Die soziologische Männerforschung geht von einem Konzept aufgespaltener Männlichkeiten aus, die untereinander Konkurrenzkämpfe führen. Dazu gehören etwa die hegemoniale Männlichkeit, für die hier Harald Schmidt steht, und eine marginalisierte, krawalligere Männlichkeit, als deren Sprachrohr Oliver Pocher gelten kann. Die hegemoniale Männlichkeit punktet durch Leistung im Job und bindet Frauen via echtem Reichtum und angeblich „stilvoll“ oder eben „charmant“ an sich. Sie hält marginalisierteren Männlichkeitsformen beständig vor, zu wenig Klasse zu haben, zu plump sexistisch zu sein. Gemein ist allen Männlichkeitsformen allerdings, dass sie Frauen nicht wirklich als Gesprächspartnerinnen darüber anerkennen, wie ein Mann sein sollte. Wenn stets die anderen Männer die eigentlichen Schweine sind, findet wirklich jeder noch einen Mann „unter“ sich. So sind alle Männer kollektiv entlastet. Der eigene, problematische Umgang mit Frauen tritt dadurch in den Hintergrund.
Ganz schön idiotisch, diese Männlichkeit.
Eines der beliebtesten Mittel, über Gewalt gegen Frauen zu sprechen, ist die Rassifizierung sexueller Gewalt (wobei wieder nicht über die Gewalt an Frauen gesprochen wird). Besonders ohrenbetäubend wurde dieses Grundrauschen im Diskurs nach der Kölner Silvesternacht, als die ganze Debattennation zugewanderten Männern aus Nordafrika, so fassten es Feministinnen zusammen, entgegen brüllte, dass man die eigenen Frauen gefälligst noch selber belästigen wolle. Prinzipiell hat damals nicht sexuelle Gewalt die Deutschen erzürnt, sondern dass sie von den falschen Männern mit der falschen Hautfarbe und falschen Manieren ausgeübt wurde.

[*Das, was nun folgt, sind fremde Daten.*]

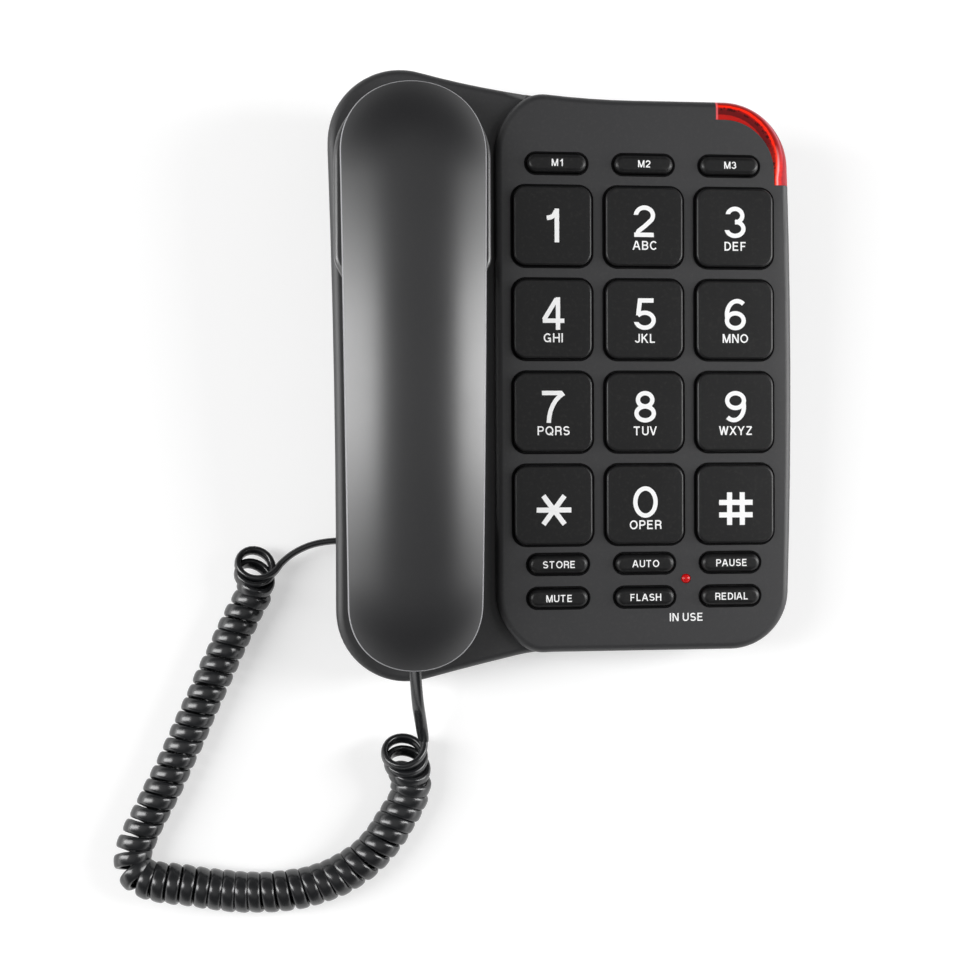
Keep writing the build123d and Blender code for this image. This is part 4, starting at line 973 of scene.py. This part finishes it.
        coiled = (smoothstep(first - self.settling, first + self.wound, s) * ending)[:, None]
        return points, units(coiled * normal + (1.0 - coiled) * tail)

    def build(self) -> bpy.types.Object:
        """Sweeps a rounded flat section along the helix and closes both ends.

        The section is x = a |cos t|^(2/n), y = b |sin t|^(2/n), each with the sign of its cosine or sine.
        """
        points, wide = self.helix()
        run = units(np.gradient(points, axis=0))
        across = units(np.cross(run, wide))
        wide = np.cross(across, run)
        t = np.linspace(0.0, 2.0 * math.pi, self.around, endpoint=False)
        power = 2.0 / self.corner
        a, b = (
            size / 2.0 * np.sign(wave) * np.abs(wave) ** power
            for size, wave in ((self.width, np.cos(t)), (self.thickness, np.sin(t)))
        )
        rings = points[:, None] + a[None, :, None] * wide[:, None] + b[None, :, None] * across[:, None]
        vertices = np.concatenate([rings.reshape(-1, 3), points[:1], points[-1:]]) * MM
        count, tips = self.around, len(rings) * self.around
        turn = np.arange(count)
        ahead, last_row = (turn + 1) % count, tips - count
        first_cap = np.stack([turn, ahead, np.full(count, tips)], axis=1)
        last_cap = np.stack([last_row + ahead, last_row + turn, np.full(count, tips + 1)], axis=1)
        faces = [*grid_faces(len(rings), count, True)[:, ::-1], *first_cap, *last_cap]
        made = mesh_object("curly_cord", vertices, faces)
        PAINTS.dress(made, Finish.CORD)
        log.info("curly_cord: %.3f m long", np.linalg.norm(np.diff(points, axis=0), axis=1).sum() * MM)
        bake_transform(made)
        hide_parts("cord_tail_base", "cord_coil", "cord_tail_handset")
        return made


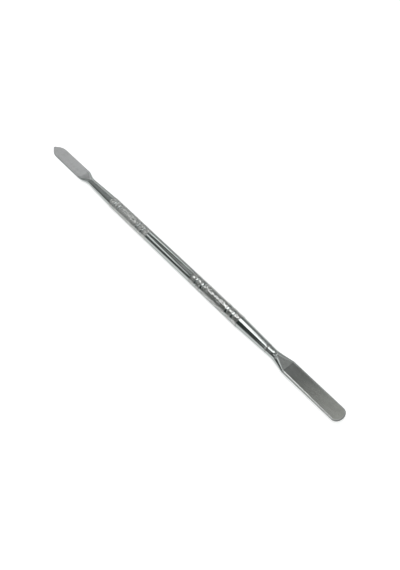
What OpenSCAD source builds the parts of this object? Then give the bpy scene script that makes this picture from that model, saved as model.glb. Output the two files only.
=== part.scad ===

Am Ende zeigt der Disstrack der Antilopen einen Ausschnitt mit Moritz Bleibtreu und Pocher, in dem der Geschmacklosigkeiten über Mütter erzählt, die nach dem Stillen „so hässlich“ seien, „dass Papa gar kein Bock mehr hat, sein Glied in die…“. Bleibtreu dreht sich genervt zu Pocher um und sagt: „Oliver, du musst wissen: Provokation alleine, ja? Ohne Hintergrund, ja? Ist nichts wert, ja? Das ist vielleicht ein gutes Mittel, um MAL ein paar Idioten zu beeindrucken“. Wieder ist es also der „bessere“ Mann, Bleibtreu, der den Mann mit der zu „primitiven“ Herangehensweise an Frauen disst. Das Problem ist aber auch hier nicht der Frauenhass, sondern, dass man damit nur „Idioten“ beeindrucken könne. Auf die sollte man gefälligst, so sagt es die hegemoniale Männlichkeit, herabblicken, statt sich mit ihnen gemein zu machen. Außer manchmal. Ganz schön idiotisch, diese Männlichkeit.